GIVEN PROBLEM: Take the data below and extract the lines from the one with "Write part 2 of the three.js" to the one with "return Vector(across, 0, up)", inclusive, exactly as written.

---+---

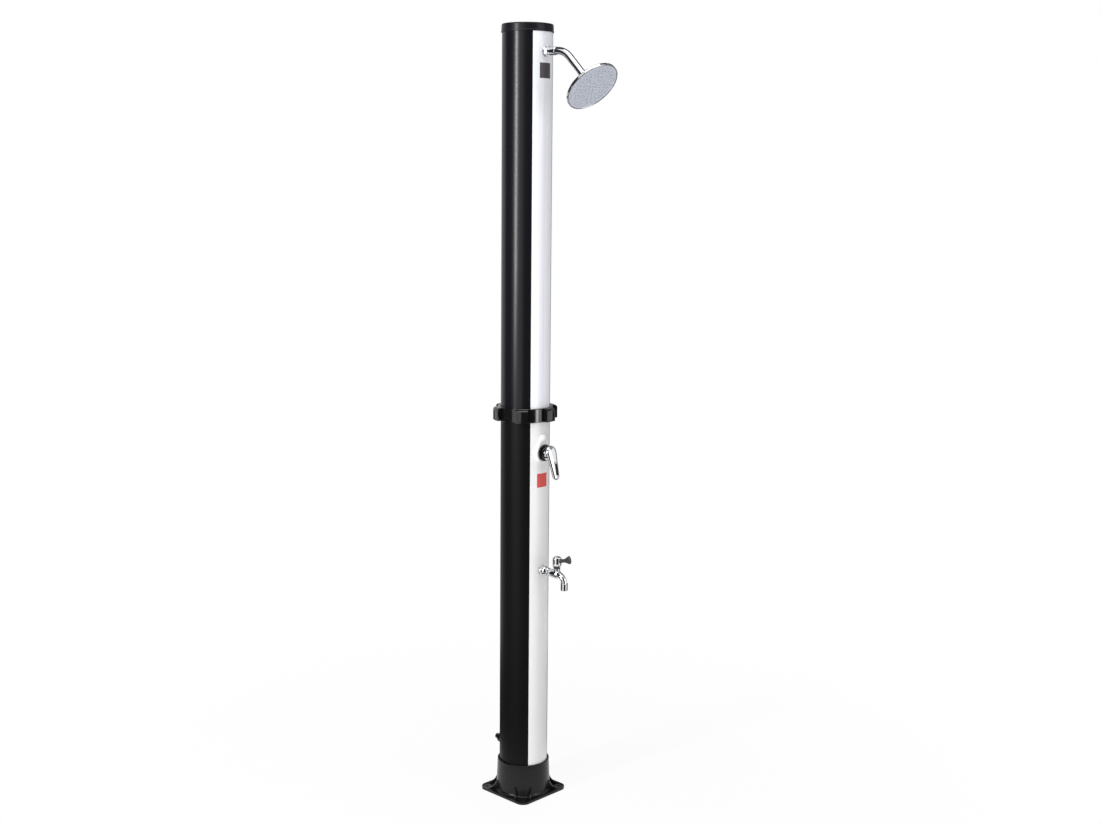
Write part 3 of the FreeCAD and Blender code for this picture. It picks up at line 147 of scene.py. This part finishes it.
def make_materials():
    made = {
        # the tubes, the strips and the mouldings
        "tube_upper": Surface("satin_black_upper", (0.0058, 0.0055, 0.0080), 0.25,
                              Specular_IOR_Level=0.28)
        .vary_roughness(0.04, 30, ALONG).bump(0.00002, 500, ALONG).bump(0.0002, 9, DRAWN),
        "tube_lower": Surface("matt_black_lower", (0.0046, 0.0040, 0.0044), 0.38,
                              Specular_IOR_Level=0.12)
        .vary_roughness(0.05, 30, ALONG).bump(0.00003, 500, ALONG).bump(0.0003, 9, DRAWN),
        "strip_upper": Surface("white_strip_upper", (0.86, 0.87, 0.92), 0.28)
        .vary_colour(0.012, 8, ALONG).vary_roughness(0.04, 60, ALONG).bump(0.00002, 400, ALONG),
        "strip_lower": Surface("white_strip_lower", (0.79, 0.785, 0.79), 0.34)
        .vary_colour(0.015, 8, ALONG).vary_roughness(0.05, 60, ALONG).bump(0.00002, 400, ALONG),
        "saddle": Surface("white_moulding", (0.83, 0.83, 0.835), 0.30)
        .vary_colour(0.01, 40).vary_roughness(0.04, 90).bump(0.00002, 900),
        "moulding": Surface("satin_black_moulding", (0.019, 0.018, 0.019), 0.36,
                            Specular_IOR_Level=0.40)
        .vary_roughness(0.06, 60).bump(0.00004, 1400, detail=1.0).bump(0.0003, 25),
        "cap": Surface("satin_black_cap", (0.0080, 0.0078, 0.0115), 0.32,
                       Specular_IOR_Level=0.24)
        .vary_roughness(0.05, 60).bump(0.00003, 1400, detail=1.0).bump(0.0002, 25),
        "foot": Surface("satin_black_foot", (0.0075, 0.0072, 0.0080), 0.25,
                        Specular_IOR_Level=0.26)
        .vary_roughness(0.06, 60).bump(0.00003, 1400, detail=1.0).bump(0.0004, 30),

        # the fittings
        "gloss": Surface("polished_black", (0.005, 0.005, 0.0055), 0.12,
                         Specular_IOR_Level=0.75)
        .vary_roughness(0.03, 70).bump(0.00006, 60),
        "handle": Surface("satin_black_handle", (0.040, 0.039, 0.043), 0.34,
                          Specular_IOR_Level=0.5)
        .vary_colour(0.04, 200).vary_roughness(0.05, 90).bump(0.00003, 1200),
        "chrome": Surface("polished_chrome", (0.80, 0.81, 0.83), 0.06, metallic=1.0)
        .vary_roughness(0.015, 120).bump(0.000004, 70),
        "shell": Surface("chromed_plastic", (0.66, 0.67, 0.69), 0.10, metallic=1.0)
        .vary_roughness(0.02, 120).bump(0.000004, 70),
        "face": Surface("blue_grey_face", (0.54, 0.57, 0.655), 0.38)
        .vary_colour(0.03, 60).vary_roughness(0.05, 90).bump(0.00004, 1200),
        "nozzle": Surface("grey_rubber", (0.46, 0.49, 0.55), 0.5)
        .vary_colour(0.03, 300).vary_roughness(0.05, 300).bump(0.00003, 900),

        # what is inside
        "rubber": Surface("black_rubber", (0.012, 0.012, 0.012), 0.62)
        .vary_roughness(0.06, 200).bump(0.00005, 800),
        "brass": Surface("machined_brass", (0.72, 0.52, 0.22), 0.24, metallic=1.0)
        .vary_roughness(0.05, 300).bump(0.00004, 500),
        "steel": Surface("stainless", (0.6, 0.6, 0.6), 0.26, metallic=1.0)
        .vary_roughness(0.05, 300).bump(0.00003, 500),
        "acetal": Surface("natural_acetal", (0.78, 0.78, 0.75), 0.36)
        .vary_roughness(0.05, 200).bump(0.00003, 900),
        "pipe": Surface("natural_pipe", (0.62, 0.63, 0.65), 0.4)
        .vary_roughness(0.05, 200, ALONG).bump(0.00003, 500, ALONG),

        # the blank labels
        "red_label": Surface("plain_red_label", (0.65, 0.060, 0.052), 0.38)
        .vary_colour(0.05, 300).vary_roughness(0.05, 200).bump(0.00002, 900),
        "dark_label": Surface("plain_dark_label", (0.060, 0.050, 0.058), 0.36)
        .vary_colour(0.08, 300).vary_roughness(0.05, 200).bump(0.00002, 900),
        "label_edge": Surface("pale_label_edge", (0.84, 0.83, 0.83), 0.4)
        .vary_colour(0.03, 300).vary_roughness(0.05, 200).bump(0.00002, 900),
    }
    return {name: surface.material for name, surface in made.items()}


M = make_materials()

NODE_MATERIALS = {
    "tube_upper": ["upper_tube"],
    "tube_lower": ["lower_tube"],
    "strip_upper": ["upper_front_strip"],
    "strip_lower": ["lower_front_strip"],
    "saddle": ["mixer_saddle"],
    "cap": ["top_cap"],
    "moulding": ["bottom_plug", "lower_coupling", "upper_coupling", "drain_plug"],
    "foot": ["base_flange"],
    "gloss": ["ring_nut", "cartridge_cover", "mixer_ring_nut", "hose_nipple", "inlet_fitting"],
    "handle": ["tap_handle"],
    "chrome": ["shower_arm", "arm_rosette", "arm_nut", "swivel_ball", "ball_nut",
               "mixer_lever", "tap_rosette", "tap_body", "tap_nozzle", "tap_cap"],
    "shell": ["head_shell"],
    "face": ["head_face"],
    "nozzle": ["head_nozzles"],
    "rubber": ["coupling_oring", "drain_seal", "inlet_gasket"],
    "brass": ["mixer_body", "arm_elbow", "tap_tee", "arm_backnut", "tap_backnut",
              "inlet_backnut", "tap_spindle", "lever_stem"],
    "steel": ["lever_screw", "tap_handle_screw"],
    "acetal": ["ball_seat", "mixer_cartridge", "cartridge_rotor"],
    "pipe": ["cold_lower_pipe", "cold_upper_pipe", "hot_pipe", "riser_pipe"],
}


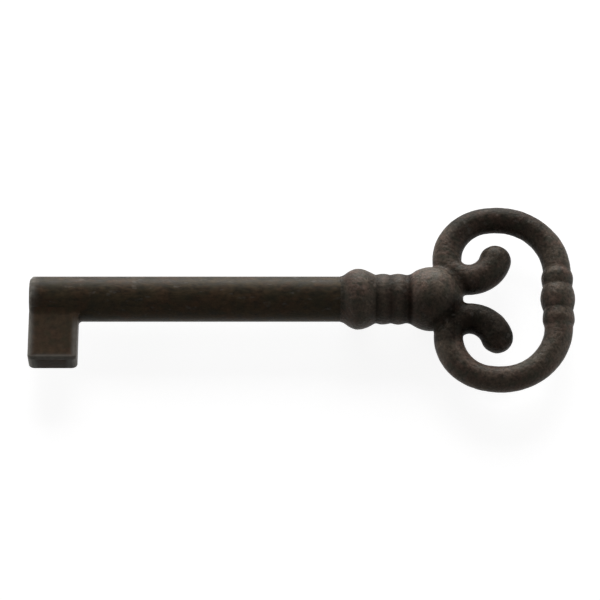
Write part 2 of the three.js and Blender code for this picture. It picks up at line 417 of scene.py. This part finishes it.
BIT_WIDTH = 6.45 * MM
BIT_REACH = 9.45 * MM
BIT_HALF_THICKNESS = 1.7 * MM
BIT_EDGE = 0.42 * MM
BIT_CORNER = 0.65 * MM
FACE_HOLLOW = 1.4 * MM
FACE_HOLLOW_FADE = 1.3 * MM
LEAST_HOLLOW = 0.12
SIDE_HOLLOW = 0.45 * MM
BIT_ROOT = 2.15 * MM
HOLLOW_END = 3.7 * MM
BEHIND_TIP = 0.03 * MM
BEHIND_TIP_REACH = 2.65 * MM
EDGE_STEPS = 9
FLAT_STEPS = 32
TIP_EDGE_WEAR_AND_HIGHLIGHT = 0.5 * MM
INNER_EDGE_WEAR_AND_HIGHLIGHT = 0.65 * MM
INNER_WEAR_AND_HIGHLIGHT_START = 3.2 * MM
END_WEAR_AND_HIGHLIGHT = 0.45 * MM
END_LINE_WEAR_AND_HIGHLIGHT = 0.15 * MM
# How dark the bit's end face is painted, as shade.
END_PAINTED_SHADE = 0.7


def quarter_drop(inside, radius):
    """How far a rounded edge has dropped at a distance inside the edge, on a quarter circle."""
    left = np.clip(1 - inside / radius, 0, 1)
    return radius * (1 - np.sqrt(1 - left ** 2))


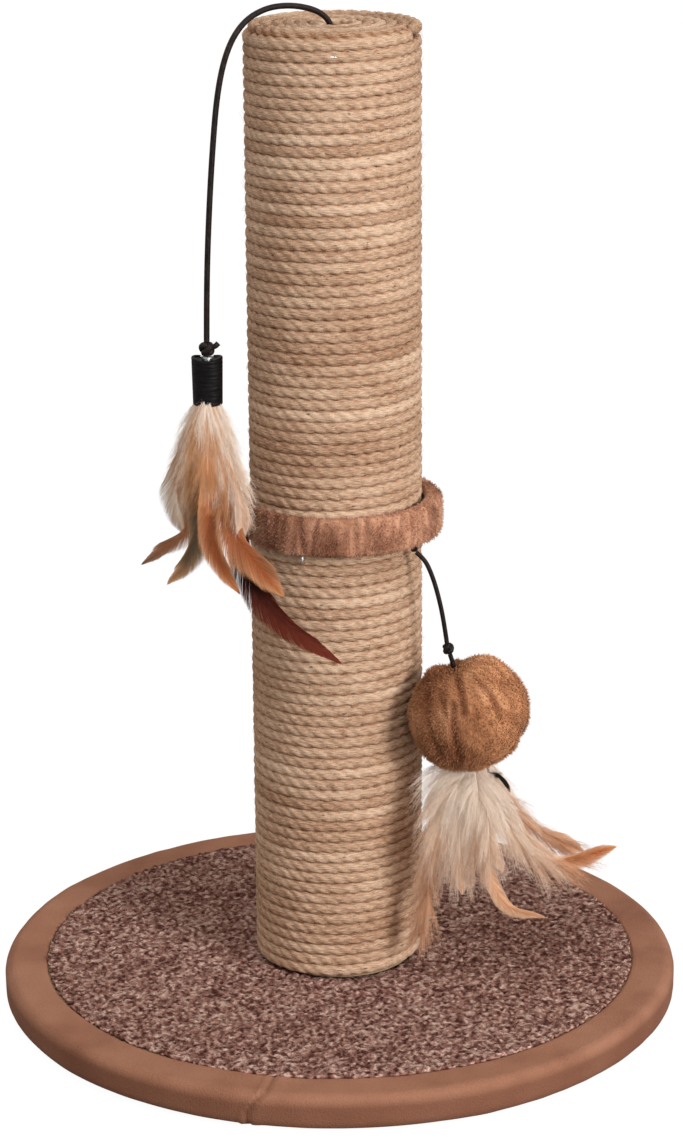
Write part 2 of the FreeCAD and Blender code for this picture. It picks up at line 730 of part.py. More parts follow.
def make_ball():
    """The foam ball, its gathered plush cover, and the last bit of cord above it."""
    radius = size("ball_radius")
    half = size("ball_half_height")
    core_radius = size("ball_core_radius")
    hole = size("ball_quill_hole")
    thread = size("toy_cord_diameter") / 2.0
    depth = size("ball_quill_depth")

    core = Part.makeSphere(core_radius)
    bore = Part.makeCylinder(hole, 2.0 * depth, Vector(0, 0, -core_radius - depth))
    solid_feature("ball_core", core.cut(bore), ball_place())

    def point(across, up):
        return Vector(across, 0, up)

    inner_top = point(thread, math.sqrt(core_radius ** 2 - thread ** 2))
    inner_foot = point(hole, -math.sqrt(core_radius ** 2 - hole ** 2))
    top = point(thread, half - size("ball_dimple"))
    foot = point(hole, -half + 0.8)
    shoulder = point(0.42 * radius, half - 0.4)
    waist = point(radius, 1.0)
    hip = point(0.74 * radius, -0.72 * half)
    edges = [
        Part.LineSegment(inner_top, top).toShape(),
        Part.Arc(top, point(0.22 * radius, half - 0.2), shoulder).toShape(),
        Part.Arc(shoulder, point(0.83 * radius, 0.62 * half), waist).toShape(),
        Part.Arc(waist, point(0.95 * radius, -0.38 * half), hip).toShape(),
        Part.Arc(hip, point(0.50 * radius, -0.90 * half), foot).toShape(),
        Part.LineSegment(foot, inner_foot).toShape(),
        Part.Arc(inner_foot, point(core_radius, 0), inner_top).toShape(),
    ]
    section = Part.Face(Part.Wire(edges))
    cover = section.revolve(Vector(), Vector(0, 0, 1), 360.0)
    solid_feature("ball_cover", cover, ball_place())

    neck = ball_place().multVec(point(0.0, half - size("ball_cord_depth")))
    way = (neck - TOY_KNOT).normalize()
    start = TOY_KNOT + way * total("toy_knot_radius + knot_gap")
    stub = doc.addObject("Part::Cylinder", "ball_cord")
    stub.setExpression("Radius", "Sizes.toy_cord_diameter / 2")
    stub.Height = (neck - start).Length
    stub.Placement = Placement(start, Rotation(Vector(0, 0, 1), way))
    keep(stub, "ball_cord")


BALL_FEATHERS = [
    (Vector(40.0, -34.0, 42.0), 11.0, 5.0),
    (Vector(41.0, -47.0, 84.0), 9.0, 4.0),
    (Vector(61.0, -52.0, 60.0), 11.0, 6.0),
    (Vector(78.0, -58.0, 68.0), 11.0, 5.0),
    (Vector(92.0, -48.0, 49.0), 10.0, 6.0),
    (Vector(120.0, -32.0, 76.0), 9.0, 9.0),
    (Vector(100.0, -14.0, 66.0), 11.0, 6.0),
    (Vector(66.0, -10.0, 70.0), 11.0, 4.0),
]


def bunch(label, feathers, root, mouth):
    """A bunch of feathers: quills on a small circle, each fanned out towards its tip.

    Each feather is given by its tip, its width, how far it bows out, and, where it doesn't
    face straight away from the bunch, the angle round the post that it faces.
    """
    down = (mouth - root).normalize()
    for number, (tip, width, bow_out, *facing) in enumerate(feathers, start=1):
        along = (tip - root).dot(down)
        outward = (tip - root - down * along).normalize()
        offset = outward * size("quill_circle")
        lean = polar(1.0, facing[0]) if facing else outward
        bow = (mouth + offset + tip) * 0.5 + lean * bow_out
        feather("%s_%d" % (label, number), root + offset, mouth + offset, bow, tip, width, lean)


def make_ball_feathers():
    """Eight feathers glued into the hole under the ball."""
    place = ball_place()
    deep = total("ball_quill_depth - ball_quill_short - ball_core_radius")
    root = place.multVec(Vector(0, 0, deep))
    mouth = place.multVec(Vector(0, 0, -total("ball_half_height + quill_clear")))
    bunch("ball_feather", BALL_FEATHERS, root, mouth)


# ---------------------------------------------------------------- the feathers on the arched cord

WAND_CORD_ROUTE = [
    (0.0, 427.0),
    (0.0, 432.8),
    (3.4, 437.7),
    (10.0, 441.0),
    (20.0, 442.9),
    (30.6, 442.1),
    (40.4, 437.0),
    (47.5, 426.6),
    (52.1, 409.6),
    (54.9, 384.0),
    (57.2, 354.0),
    (58.6, 326.0),
    (59.0, 305.1),
]


def make_wand_cord():
    """The springy cord, from the knot under the cap over the rim and down."""
    route = [polar(reach, WAND_ANGLE, height) for reach, height in WAND_CORD_ROUTE]
    line = cord("wand_cord", route, size("wand_cord_diameter"))
    under_cap = route[0] - Vector(0, 0, total("wand_stop_radius - wand_stop_sunk"))
    knot("wand_stop_knot", under_cap, "wand_stop_radius", line)


WAND_TAIL_WAY = Vector(0.96, -0.05, 0.2)


def wand_pivot():
    """The middle of the knot that the feathers swing on."""
    return polar(size("wand_reach"), WAND_ANGLE, size("wand_pivot_height"))


def make_wand_head():
    """The knot, the eyelet and the black cap that holds the quills."""
    radius = size("wand_knot_radius")
    tail = size("wand_tail_radius")
    neck = Vector(tail, 0, math.sqrt(radius ** 2 - tail ** 2))
    tip = Vector(0, 0, size("wand_tail_length"))
    edge = Vector(tail, 0, tip.z)
    outline = Part.Wire([
        Part.Arc(Vector(0, 0, -radius), Vector(radius, 0, 0), neck).toShape(),
        Part.LineSegment(neck, edge).toShape(),
        Part.LineSegment(edge, tip).toShape(),
        Part.LineSegment(tip, Vector(0, 0, -radius)).toShape(),
    ])
    bead = Part.Face(outline).revolve(Vector(), Vector(0, 0, 1), 360.0)
    solid_feature("wand_knot", bead,
                  Placement(wand_pivot(), Rotation(Vector(0, 0, 1), WAND_TAIL_WAY)))

    bored = "eyelet_bore"
    eyelet = turned("ferrule_eyelet", [
        (bored, "0"),
        ("eyelet_barrel", "0"),
        ("eyelet_barrel", "eyelet_depth"),
        ("eyelet_flange", "eyelet_depth"),
        ("eyelet_flange", "eyelet_depth + eyelet_flange_height"),
        (bored, "eyelet_depth + eyelet_flange_height"),
    ])
    ferrule = turned("ferrule", [
        ("ferrule_radius - ferrule_wall", "0"),
        ("ferrule_radius", "0"),
        ("ferrule_radius", "ferrule_height"),
        ("eyelet_barrel", "ferrule_height"),
        ("eyelet_barrel", "ferrule_height - ferrule_wall - ferrule_wall"),
        ("ferrule_radius - ferrule_wall", "ferrule_height - ferrule_wall - ferrule_wall"),
    ])
    round_edges(ferrule, [("ferrule_radius", "ferrule_height")],
                "ferrule_rounding", "ferrule_shoulder")
    below = "wand_pivot_height - wand_knot_radius - knot_gap - eyelet_flange_height"
    for piece, words in ((eyelet, below + " - eyelet_depth"), (ferrule, below + " - ferrule_height")):
        for axis, share in (("x", "cos"), ("y", "sin")):
            piece.setExpression("Placement.Base." + axis,
                                "Sizes.wand_reach * %s(%.1f deg)" % (share, WAND_ANGLE))
        lift(piece, words)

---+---

ANSWER IN FULL:
Write part 2 of the three.js and Blender code for this picture. It picks up at line 417 of scene.py. This part finishes it.
BIT_WIDTH = 6.45 * MM
BIT_REACH = 9.45 * MM
BIT_HALF_THICKNESS = 1.7 * MM
BIT_EDGE = 0.42 * MM
BIT_CORNER = 0.65 * MM
FACE_HOLLOW = 1.4 * MM
FACE_HOLLOW_FADE = 1.3 * MM
LEAST_HOLLOW = 0.12
SIDE_HOLLOW = 0.45 * MM
BIT_ROOT = 2.15 * MM
HOLLOW_END = 3.7 * MM
BEHIND_TIP = 0.03 * MM
BEHIND_TIP_REACH = 2.65 * MM
EDGE_STEPS = 9
FLAT_STEPS = 32
TIP_EDGE_WEAR_AND_HIGHLIGHT = 0.5 * MM
INNER_EDGE_WEAR_AND_HIGHLIGHT = 0.65 * MM
INNER_WEAR_AND_HIGHLIGHT_START = 3.2 * MM
END_WEAR_AND_HIGHLIGHT = 0.45 * MM
END_LINE_WEAR_AND_HIGHLIGHT = 0.15 * MM
# How dark the bit's end face is painted, as shade.
END_PAINTED_SHADE = 0.7


def quarter_drop(inside, radius):
    """How far a rounded edge has dropped at a distance inside the edge, on a quarter circle."""
    left = np.clip(1 - inside / radius, 0, 1)
    return radius * (1 - np.sqrt(1 - left ** 2))


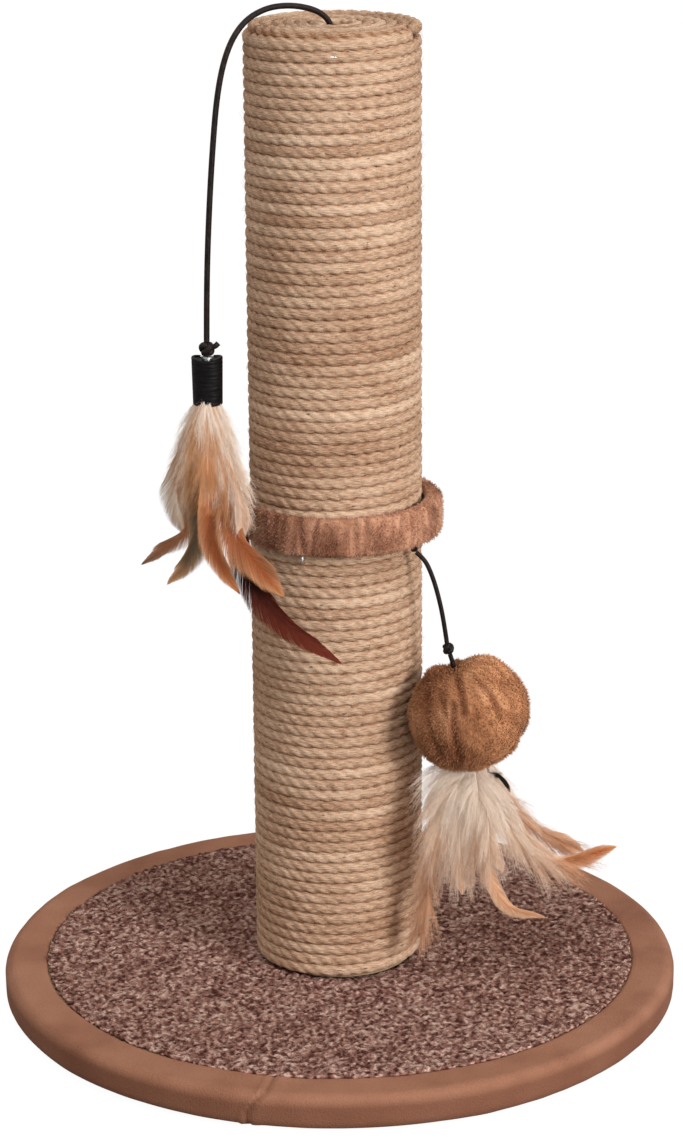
Write part 2 of the FreeCAD and Blender code for this picture. It picks up at line 730 of part.py. More parts follow.
def make_ball():
    """The foam ball, its gathered plush cover, and the last bit of cord above it."""
    radius = size("ball_radius")
    half = size("ball_half_height")
    core_radius = size("ball_core_radius")
    hole = size("ball_quill_hole")
    thread = size("toy_cord_diameter") / 2.0
    depth = size("ball_quill_depth")

    core = Part.makeSphere(core_radius)
    bore = Part.makeCylinder(hole, 2.0 * depth, Vector(0, 0, -core_radius - depth))
    solid_feature("ball_core", core.cut(bore), ball_place())

    def point(across, up):
        return Vector(across, 0, up)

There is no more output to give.